The board members exchanged glances, the gravity of the decision palpable. The battle for Aegis Corp. had just begun, and Alex Chen had laid out the initial strategic map. The ultimate outcome, however, remained uncertain, resting on the execution of these complex strategies and the relentless pressure from Marauder Holdings.
Evaluate Alex Chen's recommended multi-pronged defense strategy. What are its primary strengths and weaknesses given Aegis Corp.'s specific financial characteristics and strategic objectives? Discuss any potential ethical dilemmas that might arise for Aegis's Board in pursuing this strategy versus accepting Marauder's initial offer.
If Aegis Corp. had ample free cash flow, how might Alex Chen's recommendation for defense strategies change? Specifically, analyze the revised suitability of a leveraged recapitalization in that scenario, considering its potential benefits and ongoing risks.

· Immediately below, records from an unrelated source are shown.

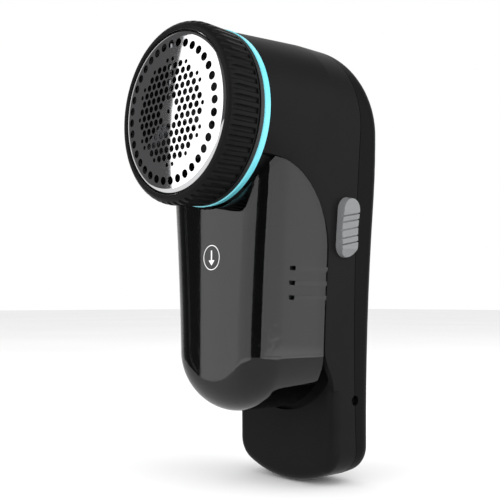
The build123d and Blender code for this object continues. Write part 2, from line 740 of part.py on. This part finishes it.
with BuildPart() as motor_shaft:
    add(tube_between(HUB_FRONT + 0.1, MOTOR_BACK + 1.5, SHAFT_R, 0))

with BuildPart() as motor_armature:
    add(tube_between(MOTOR_FRONT + 6, MOTOR_BACK - 10, ARMATURE_R, SHAFT_R))
    with BuildSketch(across(MOTOR_FRONT + 5)):
        with PolarLocations(ARMATURE_R, 3):
            Rectangle(8, 1.6)
    extrude(amount=-MOTOR_LENGTH, mode=Mode.SUBTRACT)

with BuildPart() as motor_commutator:
    add(tube_between(MOTOR_BACK - 9.6, MOTOR_BACK - 4, 2.6, SHAFT_R))

with BuildPart() as motor_magnets:
    for middle in (0, 180):
        with BuildSketch(across(MOTOR_FRONT + 5)):
            add(ring_sector(MOTOR_R - CAN_WALL - 0.05, ARMATURE_R + 0.5, middle - 62, middle + 62))
        extrude(amount=-18)

with BuildPart() as motor_screws:
    spots = ((-MOTOR_SCREW_X, 0), (MOTOR_SCREW_X, 0))
    add(columns(spots, MOTOR_SCREW_R, FLOOR, MOTOR_FRONT + CAN_WALL + 0.6))
    add(columns(spots, 2.2, FLOOR - 1.3, FLOOR))

with BuildPart() as dust_seal:
    add(tube_between(HUB_BACK + 0.4, FLOOR, BOSS_HOLE_R + 1.4, SHAFT_R + 0.3))

# ---------------------------------------------------------------- lint box
with BuildPart() as lint_container:
    add(lint_form())
    add(lint_form(LINT_WALL), mode=Mode.SUBTRACT)
    add(tube_between(BAY_FRONT - 5, BACK, NOTCH_R, 0), mode=Mode.SUBTRACT)
    # Finger ridges along both sides
    with BuildSketch(across(CHEEK - GAP - RIDGE[1])):
        make_face(body_outline(LINT_STEP - RIDGE[2]))
        with BuildSketch(mode=Mode.PRIVATE) as core:
            make_face(body_outline(LINT_STEP + LINT_TAPER))
        add(core.sketch, mode=Mode.SUBTRACT)
        with Locations(*((0, height) for height in RIDGES)):
            Rectangle(2 * BODY_R, RIDGE[0], mode=Mode.INTERSECT)
    extrude(amount=-RIDGE[1])

# ---------------------------------------------------------------- power
with BuildPart() as battery_cell:
    with BuildSketch(level(CELL_TOP - CELL_LENGTH)):
        with Locations((CELL_X, CELL_DEPTH)):
            Circle(CELL_R)
    extrude(amount=CELL_LENGTH - 1.0)
    fillet(battery_cell.edges().filter_by(GeomType.CIRCLE), 0.6)
    with BuildSketch(level(CELL_TOP - 1.0)):
        with Locations((CELL_X, CELL_DEPTH)):
            Circle(2.8)
    extrude(amount=1.0)

with BuildPart() as battery_tabs:
    for height in (CELL_TOP, CELL_TOP - CELL_LENGTH - 0.3):
        with BuildSketch(level(height)):
            with Locations((CELL_X + 2.5, CELL_DEPTH)):
                Rectangle(11, 4)
        extrude(amount=0.3)

with BuildPart() as circuit_board:
    with BuildSketch(across(BOARD_DEPTH)):
        with Locations((0, BOARD_TOP - BOARD[1] / 2)):
            RectangleRounded(BOARD[0], BOARD[1], 1.5)
    extrude(amount=-BOARD[2])

with BuildPart() as board_parts:
    for x, z, width, height, thick in BOARD_PARTS:
        with BuildSketch(across(BOARD_DEPTH + BOARD[2])):
            with Locations((x, z)):
                Rectangle(width, height)
        extrude(amount=-thick)

SWITCH_Z = KNOB_Z + NECK_UP + KNOB_TRAVEL / 2
with BuildPart() as power_switch:
    with BuildSketch(across(BOARD_DEPTH - SWITCH[1])):
        with Locations((SWITCH_X - SWITCH[0] / 2, SWITCH_Z)):
            Rectangle(SWITCH[0], SWITCH[2])
    extrude(amount=-SWITCH[1])
    with BuildSketch(beside(SWITCH_Z, KNOB_DEPTH)):
        with Locations((BOARD_DEPTH - KNOB_DEPTH - SWITCH[1] / 2, 0)):
            Rectangle(LEVER[0] + 2 * GAP, LEVER[1] + KNOB_TRAVEL + 2 * GAP)
    extrude(amount=-side_x(SWITCH_Z) + SWITCH_X - 3, mode=Mode.SUBTRACT)

with BuildPart() as switch_lever:
    with BuildSketch(beside(KNOB_Z + NECK_UP, KNOB_DEPTH, -side_x(KNOB_Z) + SWITCH_X - 2.5)):
        with Locations((BOARD_DEPTH - KNOB_DEPTH - SWITCH[1] / 2, 0)):
            Rectangle(LEVER[0], LEVER[1])
    extrude(amount=LEVER[2])

knob_side = beside(KNOB_Z, KNOB_DEPTH)
# Plane across the knob: x runs outwards from the side and y up along it
knob_across = Plane(origin=knob_side.origin, x_dir=knob_side.z_dir, z_dir=(0, -1, 0))
with BuildPart() as slide_knob:
    with BuildSketch(beside(KNOB_Z, KNOB_DEPTH, KNOB_LIFT)):
        SlotOverall(KNOB_LENGTH, KNOB_WIDTH, rotation=90)
    extrude(amount=KNOB_HEIGHT, taper=8)
    with BuildSketch(beside(KNOB_Z + NECK_UP, KNOB_DEPTH, KNOB_LIFT + 0.5)):
        Rectangle(*NECK)
    extrude(amount=-NECK_LENGTH)
    # A shallow thumb hollow across the middle, tilted grooves and a lower end that slopes to the side
    with BuildSketch(knob_across):
        with Locations((KNOB_LIFT + KNOB_HEIGHT + THUMB_R - THUMB_DEPTH, 0)):
            Circle(THUMB_R)
    extrude(amount=KNOB_WIDTH, both=True, mode=Mode.SUBTRACT)
    with BuildSketch(knob_across):
        Polygon((4, -KNOB_LENGTH / 2 + 3.4), (4, -KNOB_LENGTH / 2 - 1), (1.2, -KNOB_LENGTH / 2 - 1),
                (1.5, -KNOB_LENGTH / 2), (KNOB_LIFT + KNOB_HEIGHT, -KNOB_LENGTH / 2 + 3.4), align=None)
    extrude(amount=KNOB_WIDTH, both=True, mode=Mode.SUBTRACT)
    with BuildSketch(beside(KNOB_Z, KNOB_DEPTH, KNOB_LIFT + KNOB_HEIGHT - 0.95)):
        with Locations(*((0, height) for height in GRIP_LINES)):
            Rectangle(KNOB_WIDTH + 1, GRIP_LINE, rotation=GRIP_TILT)
    extrude(amount=2, mode=Mode.SUBTRACT)
    with BuildSketch(beside(KNOB_Z + NECK_UP, KNOB_DEPTH, KNOB_LIFT - NECK_LENGTH)):
        with Locations((BOARD_DEPTH - KNOB_DEPTH - SWITCH[1] / 2, 0)):
            Rectangle(LEVER[0] + 0.1, LEVER[1] + 0.1)
    extrude(amount=2.2, mode=Mode.SUBTRACT)

with BuildPart() as charging_jack:
    jack_plane = Plane(origin=(JACK_FACE - JACK_LENGTH - 1.5, FOIL_Y + seam_depth(JACK_Z), HEAD_Z + JACK_Z),
                       x_dir=(0, 1, 0), z_dir=(1, 0, 0))
    with BuildSketch(jack_plane):
        RectangleRounded(JACK_BODY, JACK_BODY, 1.0)
    extrude(amount=JACK_LENGTH + 1.5)
    with BuildSketch(jack_plane.offset(1.5)):
        Circle(JACK_R)
    extrude(amount=JACK_LENGTH, mode=Mode.SUBTRACT)

PIECES = {
    "front_housing": front_housing, "back_cover": back_cover, "housing_screws": housing_screws,
    "head_base": head_base, "accent_collar": accent_collar, "locking_ring": locking_ring, "foil": foil,
    "foil_frame": foil_frame, "blade_carrier": blade_carrier, "hub_cap": hub_cap, "motor_can": motor_can,
    "motor_end_cap": motor_end_cap, "motor_terminals": motor_terminals, "motor_bushes": motor_bushes,
    "motor_shaft": motor_shaft, "motor_armature": motor_armature, "motor_commutator": motor_commutator,
    "motor_magnets": motor_magnets, "motor_screws": motor_screws, "dust_seal": dust_seal,
    "lint_container": lint_container, "battery_cell": battery_cell, "battery_tabs": battery_tabs,
    "circuit_board": circuit_board, "board_parts": board_parts, "power_switch": power_switch,
    "switch_lever": switch_lever, "slide_knob": slide_knob, "charging_jack": charging_jack,
}
for number, blade in enumerate(blades, start=1):
    PIECES[f"blade_{number}"] = blade
for name, piece in PIECES.items():
    save(piece.part, name)
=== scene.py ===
"""Looks for the fabric shaver: materials, one small print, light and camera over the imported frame.

Lengths are in metres, angles in degrees and colours in linear RGB.
"""

from math import cos, pi, radians, sin

import bmesh
import bpy
from mathutils import Matrix, Vector


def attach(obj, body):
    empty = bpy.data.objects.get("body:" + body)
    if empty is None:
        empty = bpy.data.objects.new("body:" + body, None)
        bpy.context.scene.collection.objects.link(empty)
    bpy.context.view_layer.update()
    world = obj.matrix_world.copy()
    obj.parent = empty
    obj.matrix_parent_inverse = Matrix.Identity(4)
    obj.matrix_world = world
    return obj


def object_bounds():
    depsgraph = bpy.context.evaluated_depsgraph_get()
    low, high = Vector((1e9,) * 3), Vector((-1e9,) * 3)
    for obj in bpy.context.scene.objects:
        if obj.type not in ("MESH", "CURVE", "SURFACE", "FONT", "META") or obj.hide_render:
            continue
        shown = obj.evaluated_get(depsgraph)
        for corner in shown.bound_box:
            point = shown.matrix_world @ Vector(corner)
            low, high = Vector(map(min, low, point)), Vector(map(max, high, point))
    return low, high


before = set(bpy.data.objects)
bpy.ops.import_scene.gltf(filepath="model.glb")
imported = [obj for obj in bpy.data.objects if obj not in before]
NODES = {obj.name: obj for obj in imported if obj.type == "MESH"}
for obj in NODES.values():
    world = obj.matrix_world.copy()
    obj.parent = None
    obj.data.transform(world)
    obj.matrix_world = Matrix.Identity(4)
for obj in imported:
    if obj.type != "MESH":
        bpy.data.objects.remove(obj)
cad_low, cad_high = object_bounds()


# ------------------------------------------------------------ materials
RAMP_ENDS = (0.3, 0.7)      # noise values that give a material's dark and light colour
NOISE_ENDS = (0.25, 0.75)   # noise values that give its lowest and highest roughness
MIX_A, MIX_B, MIX_RESULT = 6, 7, 2   # the colour sockets of a Mix node


def map_range(tree, value, start, end, low=0.0, high=1.0):
    """A value stretched from start-end to low-high, and held at the ends."""
    node = tree.nodes.new("ShaderNodeMapRange")
    ends = {"From Min": start, "From Max": end, "To Min": low, "To Max": high}
    for socket, number in ends.items():
        node.inputs[socket].default_value = number
    tree.links.new(value, node.inputs["Value"])
    return node.outputs["Result"]


class Mat:
    """One procedural material: a Principled shader with helpers that vary colour, roughness and relief."""

    def __init__(self, name, colour, rough, metallic=0.0, **sockets):
        self.material = bpy.data.materials.new(name)
        self.material.use_nodes = True
        self.material.diffuse_color = (*colour, 1)
        self.tree = self.material.node_tree
        self.shader = self.tree.nodes["Principled BSDF"]
        self.shader.inputs["Base Color"].default_value = (*colour, 1)
        self.shader.inputs["Roughness"].default_value = rough
        self.shader.inputs["Metallic"].default_value = metallic
        for key, value in sockets.items():
            self.shader.inputs[key.replace("_", " ")].default_value = value
        self.coords = self.add("ShaderNodeTexCoord").outputs["Object"]

    def add(self, kind):
        return self.tree.nodes.new(kind)

    def link(self, source, target):
        self.tree.links.new(source, target)

    def noise(self, scale, detail, rough=0.5, stretch=(1, 1, 1)):
        """Noise with features of about 1/scale metres, drawn out along an axis by a factor under 1."""
        mapping = self.add("ShaderNodeMapping")
        mapping.inputs["Scale"].default_value = stretch
        node = self.add("ShaderNodeTexNoise")
        node.inputs["Scale"].default_value = scale
        node.inputs["Detail"].default_value = detail
        node.inputs["Roughness"].default_value = rough
        self.link(self.coords, mapping.inputs["Vector"])
        self.link(mapping.outputs["Vector"], node.inputs["Vector"])
        return node.outputs["Fac"]

    def colour(self, value, dark, light):
        ramp = self.add("ShaderNodeValToRGB")
        for element, place, shade in zip(ramp.color_ramp.elements, RAMP_ENDS, (dark, light)):
            element.position = place
            element.color = (*shade, 1)
        self.link(value, ramp.inputs["Fac"])
        self.link(ramp.outputs["Color"], self.shader.inputs["Base Color"])

    def roughness(self, value, low, high):
        self.link(map_range(self.tree, value, *NOISE_ENDS, low, high), self.shader.inputs["Roughness"])

    def bump(self, value, millimetres, strength):
        node = self.add("ShaderNodeBump")
        node.inputs["Distance"].default_value = millimetres / 1000
        node.inputs["Strength"].default_value = strength
        self.link(value, node.inputs["Height"])
        self.link(node.outputs["Normal"], self.shader.inputs["Normal"])


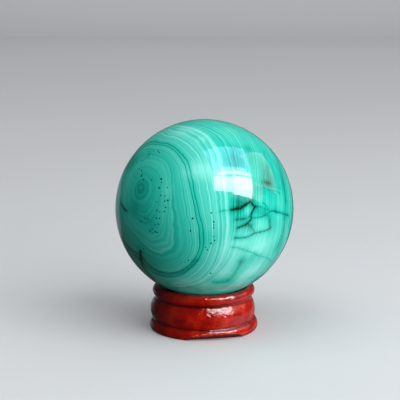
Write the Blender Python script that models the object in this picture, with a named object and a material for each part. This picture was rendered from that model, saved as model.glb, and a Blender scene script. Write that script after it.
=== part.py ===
"""A polished malachite sphere resting on a small turned ring stand of red-lacquered wood.

Metres, +Z up. The origin is straight below the sphere's centre, at the underside of the stand, and -Y is
the front. Angles in a section are counted from straight outwards, up being positive.
"""

import math

import bmesh
import bpy
from mathutils import Matrix, Vector

MM = 0.001

# Driving dimensions
SPHERE_RADIUS = 25.0 * MM
RESTING_GAP = 0.3 * MM
STAND_HEIGHT = 12.55 * MM
BORE_RADIUS = 10.5 * MM
BORE_CHAMFER = 0.4 * MM

# The bead round the top, seen in section: a half ellipse whose crest is the rim of the seat
BEAD_RADIUS = 14.5 * MM
BEAD_HALF_WIDTH = 1.6 * MM
BEAD_MIDDLE = 11.0 * MM
BEAD_TOP_ANGLE = math.radians(90)
BEAD_FOOT_ANGLE = math.radians(-67)

# The narrow groove between the bead and the torus
UPPER_GROOVE_RADIUS = 13.5 * MM
UPPER_GROOVE_HEIGHT = 9.15 * MM

# The torus, the wide bulge round the middle
TORUS_RADIUS = 14.9 * MM
TORUS_MIDDLE = 6.05 * MM
TORUS_HALF_HEIGHT = 3.4 * MM
TORUS_TOP_SWELL = 2.3 * MM
TORUS_FOOT_SWELL = 1.3 * MM
TORUS_TOP_ANGLE = math.radians(63)
TORUS_FOOT_ANGLE = math.radians(-60)

# The narrow groove between the torus and the flange
LOWER_GROOVE_RADIUS = 14.15 * MM
LOWER_GROOVE_HEIGHT = 2.85 * MM

# The flange that the stand rests on
FLANGE_RADIUS = 15.4 * MM
FLANGE_MIDDLE = 0.9 * MM
FLANGE_FOOT_ROUNDING = 0.6 * MM
FLANGE_TOP_ANGLE = math.radians(78)
FLANGE_FOOT_ANGLE = math.radians(-90)

# The bore and seat are cut a little off the middle, so the outside is set over towards -X
OUTSIDE_OFFSET = Vector((-0.2 * MM, 0.0, 0.0))

# The seat is a cone from the bore to the rim, which lies against the sphere at the middle of its width
RIM_RADIUS = BEAD_RADIUS - BEAD_HALF_WIDTH
SEAT_MIDDLE_RADIUS = (BORE_RADIUS + RIM_RADIUS) / 2
SPHERE_REACH = math.sqrt((SPHERE_RADIUS + RESTING_GAP) ** 2 - SEAT_MIDDLE_RADIUS**2)
SEAT_SLOPE = SEAT_MIDDLE_RADIUS / SPHERE_REACH
SEAT_FOOT_HEIGHT = STAND_HEIGHT - SEAT_SLOPE * (RIM_RADIUS - BORE_RADIUS)
SPHERE_CENTRE_HEIGHT = STAND_HEIGHT - SEAT_SLOPE * (RIM_RADIUS - SEAT_MIDDLE_RADIUS) + SPHERE_REACH

# The flat shaved off the lower edge of the flange, leaning in towards the table
FLAT_BEARING = math.radians(12.6)
FLAT_FOOT_DISTANCE = 12.6 * MM
FLAT_LEAN = math.radians(43.7)

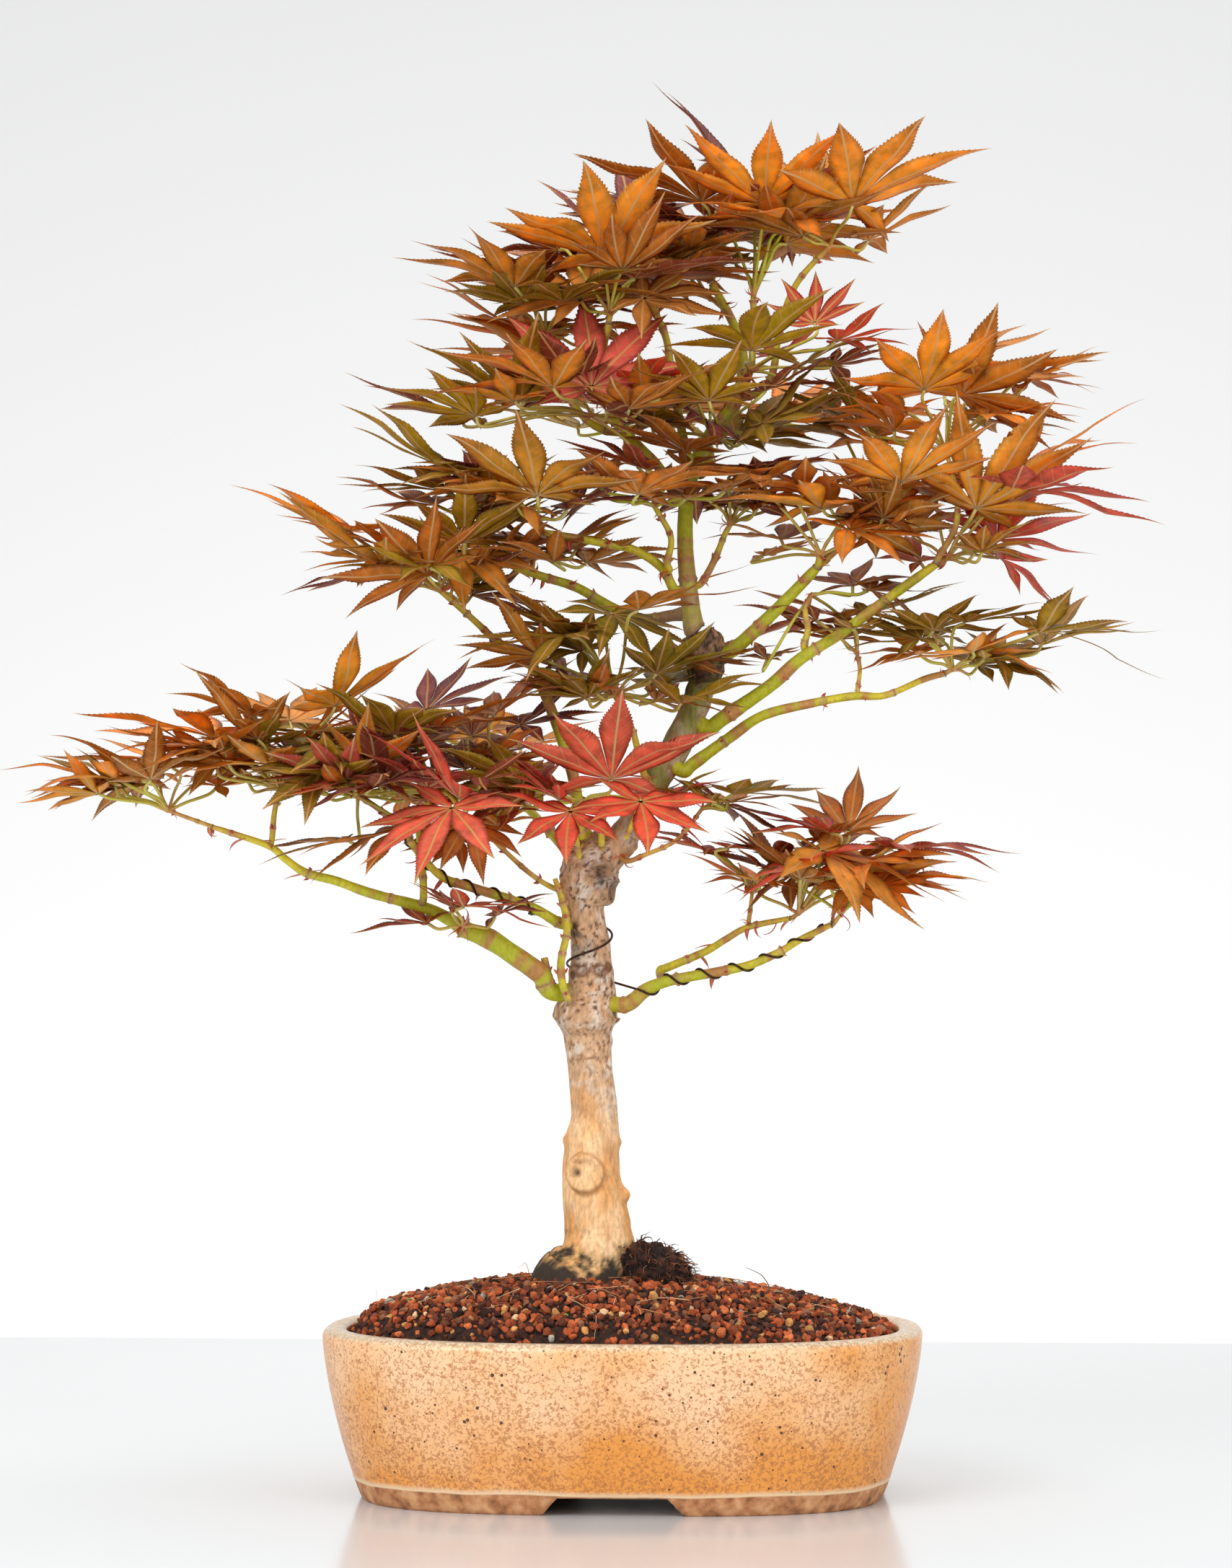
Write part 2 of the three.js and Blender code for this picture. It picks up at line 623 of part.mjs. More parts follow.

Beyond the immediate offer price, what long-term shareholder value considerations is Alex Chen trying to protect? How do the defense strategies discussed in the case aim to preserve or enhance this value, and what risks do they pose to it?
From Marauder Holdings' perspective, how might they counter or adapt their strategy in response to Aegis Corp.'s chosen defense? What tactics could Marauder employ to exert further pressure or overcome the defense mechanisms?